Do you have any objection to — to doing one thing that was suggested in the circuit court opinion, which is to publicize rather thoroughly in — in the area that those who were not Christians, and perhaps not even religious, are also welcome to appear and to have either a prayer or the equivalent if they’re not religious?

Do you have an objection to that?

Thomas G. Hungar:

Certainly not.

There’d be–

Stephen G. Breyer:

Well, then — then there — is there a disagreement on that point, because certainly, that was one of the concerns.

It wasn’t on anyone’s website.

There are — Greece is a small town very near Rochester, and there are, at least in Rochester, lots of people of different religions, including quite a few of no religion.

So — so could you work that out, do you think, if that were the only objecting point?

Thomas G. Hungar:

–I — I don’t know what the town’s position would be on that, but it — certainly, there would be no constitutional problem with doing that.

I mean, here as a practical matter, since–

Stephen G. Breyer:

No, no.

Stephen G. Breyer:

I’m not saying it’s a constitutional problem I got from the opinion of doing the opposite, of — of not making an effort to make people who are not Christian feel, although they live near in or near the town or are affected thereby, participants over time.

Thomas G. Hungar:

–But, Your Honor, it’s a perfectly rational approach when — when any legislative body is going to have a practice of legislative prayer, to go to the houses of worship in the community.

Stephen G. Breyer:

I’m not saying it’s not.

I want to know if you have any objection.

I–

Thomas G. Hungar:

Well, I certainly don’t think it is constitutionally required, although I would note that as a practical matter that has happened here in 2007.

Stephen G. Breyer:

–Do you — would you have — if all that were left in the case were the question of you’re making a good faith effort to try to include others, would you object to doing it?

Thomas G. Hungar:

I don’t know what the town’s position is on that.

As I said, as a practical matter, that has already happened here.

The town deputy supervisor was quoted in the newspaper saying anyone can come in prayer, anyone can–

Stephen G. Breyer:

Yes.

That’s different from putting it on a website.
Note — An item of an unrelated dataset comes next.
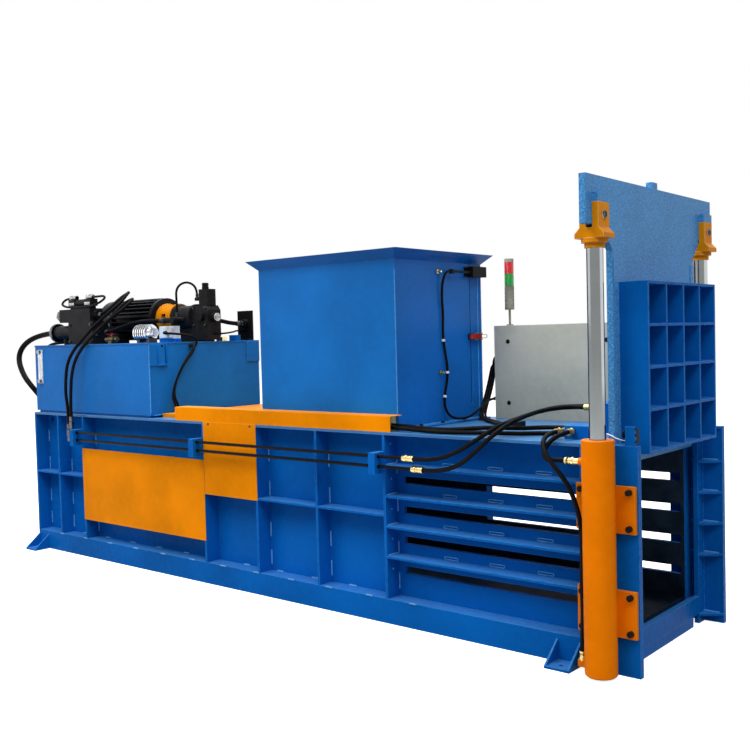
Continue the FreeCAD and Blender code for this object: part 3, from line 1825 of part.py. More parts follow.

That’s different from making an organized effort to see that people get the word.

Thomas G. Hungar:

–As I say–

Antonin Scalia:

Mr. Hungar, what — what is the equivalent of prayer for somebody who is not religious?

Thomas G. Hungar:

–I would–

Antonin Scalia:

What would somebody who is not religious–

Thomas G. Hungar:

–In the Rubin–

Antonin Scalia:

–what is the equivalent of prayer?

Thomas G. Hungar:

–It would be some invocation of guidance and wisdom from–

Antonin Scalia:

From what?

Thomas G. Hungar:

–I don’t know.

In — in the Rubin case–

[Laughter]

In the Rubin case, a nonreligious person delivered invocations on multiple occasions.

Antonin Scalia:

I suppose a moment–

Stephen G. Breyer:

Perhaps he’s asking me that question and I can answer it later.

[Laughter]

Thomas G. Hungar:

I’d like to reserve the remainder of my time.

John G. Roberts, Jr.:

Yes.

John G. Roberts, Jr.:

Thank you, counsel.

Mr. Gershengorn.

Ian H. Gershengorn:

Mr. Chief Justice, and may it please the Court:

The Second Circuit’s decision here requires courts to determine when a legislature has permitted too many sectarian references in its prayers or has invited too many Christian prayer-givers.

That approach is flawed for two reasons.

First, it cannot be squared with our nation’s long history of opening legislative sessions not only with a prayer, but a prayer given in the prayer-giver’s own religion idiom.

And second, it invites exactly the sort of parsing of prayer that Marsh sought to avoid and that Federal courts are ill-equipped to handle.

Sonia Sotomayor:

And what was the purpose of Marsh saying that proselytizing or damning another religion would be a constitutional violation?

Ian H. Gershengorn:

So we agree with–

Sonia Sotomayor:

So unless you parse the prayers, you can’t determine whether there’s proselytizing or damnation.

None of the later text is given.